Pero lo más grave es que, en realidad, no nos hacen falta tantas baterías: tenemos una excelente red eléctrica, que llevamos pagando 120 años y que, unida a tecnologías renovables gestionables, como la hidráulica, la geotermia o la biomasa, nos permitiría reducir sustancialmente la capacidad de almacenamiento global si la utilizáramos para compartir electricidad. Eso sí, para ello hace falta regular la utilización de ésta como espacio común y esto, parece, es incompatible con que algunas empresas eléctricas sigan manteniendo sus beneficios.

En un país como España, con un envidiable recurso solar y tecnología para aprovecharlo, en el que nos gastamos lo mismo que ingresamos por turismo en comprar energía al extranjero, apoyar un cambio de modelo energético como el descrito debería ser una prioridad. No se trata de subvencionar, tan solo de facilitar que la gente, gradualmente, decida por sí misma cuál es la energía con la que quiere abastecerse. Esperemos que el próximo Gobierno lo comprenda y lo ponga en marcha. Hay millones de puestos de trabajo en juego._

----------

termopar (24-ago-2016)

----------


## F. Lázaro

Lo leí hace un par de días en otra página web. Muy interesante. Es el futuro para el consumo a pequeña escala, sin duda. Aunque me surgen dos dudas.

La primera es que para viviendas con espacio suficiente bien, es decir unifamiliares, perfecto, no habría problemas para instalarlo. Pero... ¿cómo van a montar toda esa instalación en un edificio? O el edificio es nuevo y bien amplio, o van a tener problemas y gordos para poder hacer toda la instalación que atienda a todos los vecinos y las zonas comunitarias.

Y la segunda, o los paneles han mejorado mucho o dudo que tengan una producción garantizada de 30 años. Mucho antes de ese límite su rendimiento habrá bajado considerablemente.

----------


## quien es quien

Lo bueno de esa batería es que es realmente pequeña. Más o menos como el módulo principal de una alarma.

Lo mejor, es que es de Tesla, empresa que ha dado un vuelco a la tecnología de baterías.

Un cuarto como el de telecomunicaciones de las nuevas edificaciones, o el de contadores de siempre, da para colocar un buen puñado de estas o, ya puestos, de otras más grandes que diseñarán estos genios.

----------


## NoRegistrado

es el futuro. En cuanto a las placas, poco tienen que ver las placas de hace 30 años con las de ahora, en efectividad y precio.

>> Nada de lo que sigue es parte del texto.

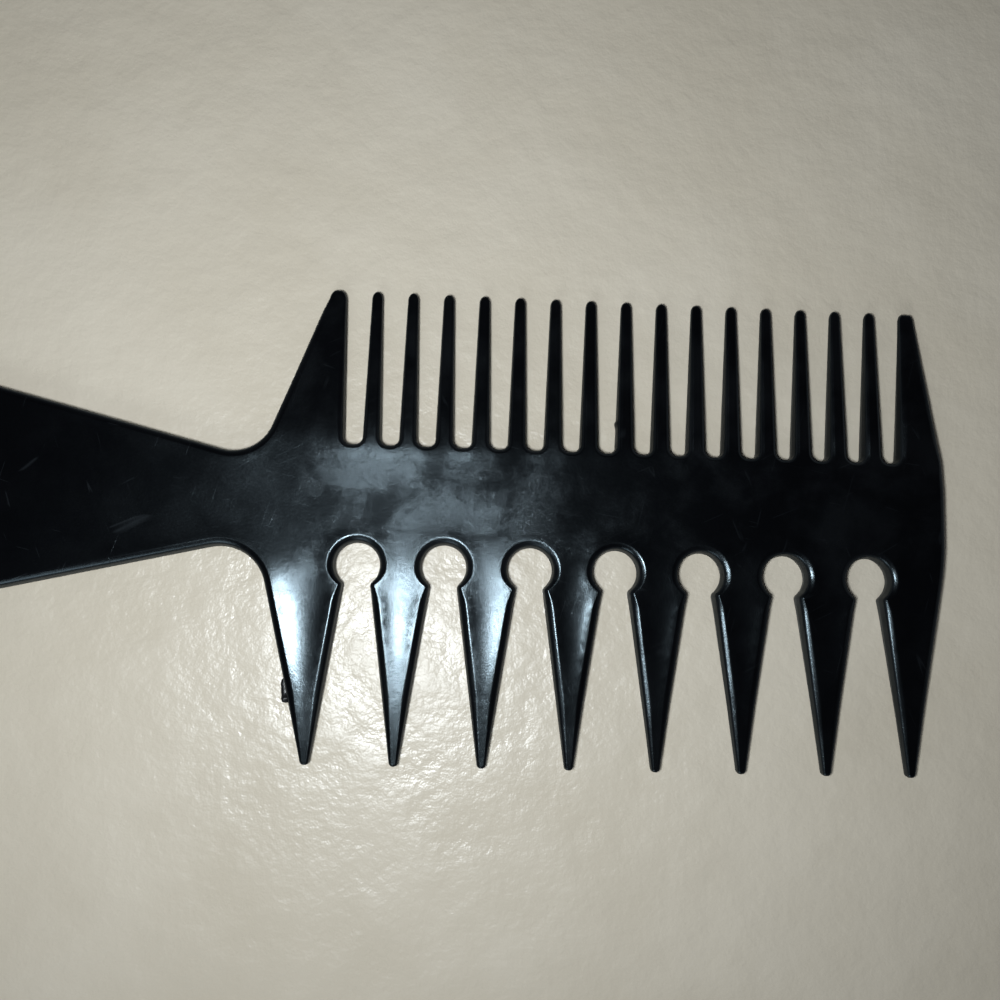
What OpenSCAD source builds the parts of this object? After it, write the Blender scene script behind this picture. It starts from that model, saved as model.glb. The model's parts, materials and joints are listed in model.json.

Esa tecnología evolucionará de forma impresionante.

Alguien recuerda como era la batería de un móvil de maleta en los 80? 5 kilos pesaba. Y la de los Motorola tipo ladrillo que además no duraban nada?

Pues eso.

Saludos. Miguel

----------


## F. Lázaro

> Un cuarto como el de telecomunicaciones de las nuevas edificaciones, o el de contadores de siempre, da para colocar un buen puñado de estas o, ya puestos, de otras más grandes que diseñarán estos genios.


En un RITS de ahora (al menos los que he visto) sí, sería perfectamente posible hacer la instalación.

Al final va a depender de eso, superficie en la azotea para montar placas y espacio en el interior para poder montar las baterías. En el futuro las baterías deben reducirse de tamaño para la misma capacidad por lo que poco a poco imagino que sería más accesible al resto de edificios.

Aun así, el uso de la red tradicional se va a seguir mantenimiento creo, y digo porqué. Cada vez, al menos para ciudades el uso del coche eléctrico será mayor, y para poder cargar éstos, aunque se mejoren notablemente sus baterías, con el autoabastecimiento no creo que sirva. No podemos ponerlo en carga lenta durante toda la noche porque fundiría las baterías, y obviamente los paneles ni en sueños podrían dar una carga rápida de día.

----------